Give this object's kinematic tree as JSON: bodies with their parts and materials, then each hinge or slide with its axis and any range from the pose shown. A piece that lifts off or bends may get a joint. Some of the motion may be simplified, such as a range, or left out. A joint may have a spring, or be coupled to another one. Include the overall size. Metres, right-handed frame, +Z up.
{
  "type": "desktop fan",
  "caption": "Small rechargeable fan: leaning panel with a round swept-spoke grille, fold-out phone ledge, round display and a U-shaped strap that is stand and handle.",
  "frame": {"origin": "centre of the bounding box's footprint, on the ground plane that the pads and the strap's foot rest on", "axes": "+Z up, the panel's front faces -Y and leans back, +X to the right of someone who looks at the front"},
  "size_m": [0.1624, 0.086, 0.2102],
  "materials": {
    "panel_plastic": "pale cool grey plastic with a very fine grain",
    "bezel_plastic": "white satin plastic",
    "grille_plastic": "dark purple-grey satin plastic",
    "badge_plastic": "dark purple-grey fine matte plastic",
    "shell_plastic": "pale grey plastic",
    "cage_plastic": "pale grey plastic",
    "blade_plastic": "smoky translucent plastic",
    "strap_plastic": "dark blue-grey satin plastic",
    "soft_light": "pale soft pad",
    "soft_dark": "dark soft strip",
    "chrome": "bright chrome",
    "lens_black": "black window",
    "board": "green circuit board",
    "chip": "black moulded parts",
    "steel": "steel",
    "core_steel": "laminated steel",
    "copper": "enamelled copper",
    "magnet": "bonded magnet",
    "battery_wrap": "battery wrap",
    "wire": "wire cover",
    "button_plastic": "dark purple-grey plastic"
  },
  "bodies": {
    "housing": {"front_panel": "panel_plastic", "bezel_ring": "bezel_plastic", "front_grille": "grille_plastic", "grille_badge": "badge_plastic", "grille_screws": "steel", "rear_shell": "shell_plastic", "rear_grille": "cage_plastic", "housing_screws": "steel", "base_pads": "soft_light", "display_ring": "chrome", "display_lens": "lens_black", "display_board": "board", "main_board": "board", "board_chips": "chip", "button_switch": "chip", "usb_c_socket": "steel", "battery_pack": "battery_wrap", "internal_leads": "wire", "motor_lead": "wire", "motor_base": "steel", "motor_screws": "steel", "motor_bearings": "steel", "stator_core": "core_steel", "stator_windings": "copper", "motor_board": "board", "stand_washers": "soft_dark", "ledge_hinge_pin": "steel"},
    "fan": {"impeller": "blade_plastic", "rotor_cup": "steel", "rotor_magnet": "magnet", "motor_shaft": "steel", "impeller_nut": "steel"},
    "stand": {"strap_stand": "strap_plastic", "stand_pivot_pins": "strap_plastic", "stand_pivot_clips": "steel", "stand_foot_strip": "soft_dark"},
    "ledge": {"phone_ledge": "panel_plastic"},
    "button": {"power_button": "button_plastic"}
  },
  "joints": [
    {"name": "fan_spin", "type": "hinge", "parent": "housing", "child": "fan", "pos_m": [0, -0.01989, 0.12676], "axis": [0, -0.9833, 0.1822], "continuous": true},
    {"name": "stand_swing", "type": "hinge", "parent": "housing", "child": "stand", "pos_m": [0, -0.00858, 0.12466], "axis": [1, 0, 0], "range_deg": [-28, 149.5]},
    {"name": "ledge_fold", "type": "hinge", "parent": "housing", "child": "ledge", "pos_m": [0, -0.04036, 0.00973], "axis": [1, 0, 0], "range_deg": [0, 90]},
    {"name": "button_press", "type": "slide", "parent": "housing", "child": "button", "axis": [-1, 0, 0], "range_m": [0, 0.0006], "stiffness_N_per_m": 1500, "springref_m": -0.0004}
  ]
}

• • • •

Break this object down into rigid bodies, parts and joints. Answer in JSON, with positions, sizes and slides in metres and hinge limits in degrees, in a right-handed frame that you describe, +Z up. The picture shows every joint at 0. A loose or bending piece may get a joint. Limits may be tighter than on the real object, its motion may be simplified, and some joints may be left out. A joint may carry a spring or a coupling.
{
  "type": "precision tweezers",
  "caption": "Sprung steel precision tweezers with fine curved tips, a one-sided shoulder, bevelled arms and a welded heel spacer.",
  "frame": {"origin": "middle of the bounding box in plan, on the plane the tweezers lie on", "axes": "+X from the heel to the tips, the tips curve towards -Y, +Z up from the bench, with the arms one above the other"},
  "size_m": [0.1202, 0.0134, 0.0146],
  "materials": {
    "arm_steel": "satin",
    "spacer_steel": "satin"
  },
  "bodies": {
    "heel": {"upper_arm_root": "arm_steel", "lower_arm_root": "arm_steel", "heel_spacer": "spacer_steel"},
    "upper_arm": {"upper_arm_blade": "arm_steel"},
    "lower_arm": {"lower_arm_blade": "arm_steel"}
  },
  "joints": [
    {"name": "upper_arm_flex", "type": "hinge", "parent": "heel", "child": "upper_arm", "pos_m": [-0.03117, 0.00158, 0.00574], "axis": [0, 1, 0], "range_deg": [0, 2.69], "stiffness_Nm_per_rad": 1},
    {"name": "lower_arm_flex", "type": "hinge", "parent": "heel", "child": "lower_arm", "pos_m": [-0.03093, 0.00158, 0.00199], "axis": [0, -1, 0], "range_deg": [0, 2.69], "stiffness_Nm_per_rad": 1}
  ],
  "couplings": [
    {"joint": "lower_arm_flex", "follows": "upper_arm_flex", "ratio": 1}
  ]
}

• • • •

## Task objective
Find how many lines of the entries contain "JSON". Respond with the number only.

## Reply to the exercise
2